Mistake 4: Not Estimating First
Signs: Wild guesses or confusion about reasonable answers.
Fix: Always estimate before measuring. "Do you think this pencil is about 5 inches or 50 inches?"
Real-World Practice
Time
- Track how long activities take
- Calculate when to leave to arrive on time
- Read schedules (buses, TV shows, classes)
Length
- Measure items for craft projects
- Compare heights of family members
- Estimate distances ("How far is the door?")
Weight
- Weigh ingredients for cooking
- Compare weights of grocery items
- Estimate: "How many pounds is the cat?"
Capacity
- Pour and measure liquids
- Compare bottle sizes
- Follow recipes
The Bottom Line
Measurement is practical math. Every skill learned here applies directly to real life:
- Telling time → Being on time, scheduling
- Elapsed time → Planning activities
- Length → Building, crafting, shopping
- Weight → Cooking, shipping, comparing
- Capacity → Cooking, understanding containers
When your third grader can look at a clock and know exactly what time it is, estimate that the book weighs about 2 pounds, and measure their desk to the nearest quarter inch—they're using math the way adults use it every day.
That's the power of measurement.
Frequently Asked Questions
- What measurement skills should third graders master?

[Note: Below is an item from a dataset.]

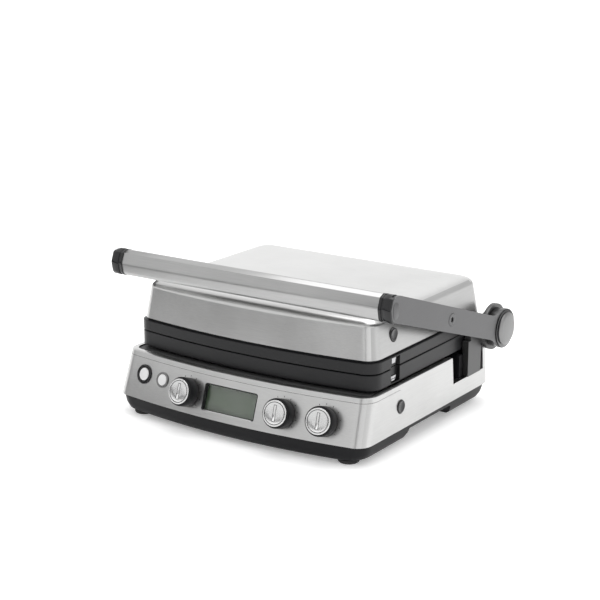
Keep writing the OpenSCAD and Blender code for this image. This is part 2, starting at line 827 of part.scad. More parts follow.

- Third graders should tell time to the nearest minute, calculate elapsed time, measure length in inches and centimeters, estimate and measure weight in grams and kilograms, measure liquid volume in liters, and read various scales and measuring tools.
- Why is elapsed time so hard for kids?
- Elapsed time requires working with a base-60 system (60 minutes per hour) while children are used to base-10. It also requires crossing boundaries (like going from 10:45 to 11:15) which involves regrouping in an unfamiliar context. Using number lines and counting in chunks helps.
- Should I teach metric or customary units first?
- Teach both as they appear in your curriculum. American students need both systems. Metric is actually easier mathematically (base-10), while customary units are what they encounter daily. The focus in third grade is on the process of measuring, not converting between systems.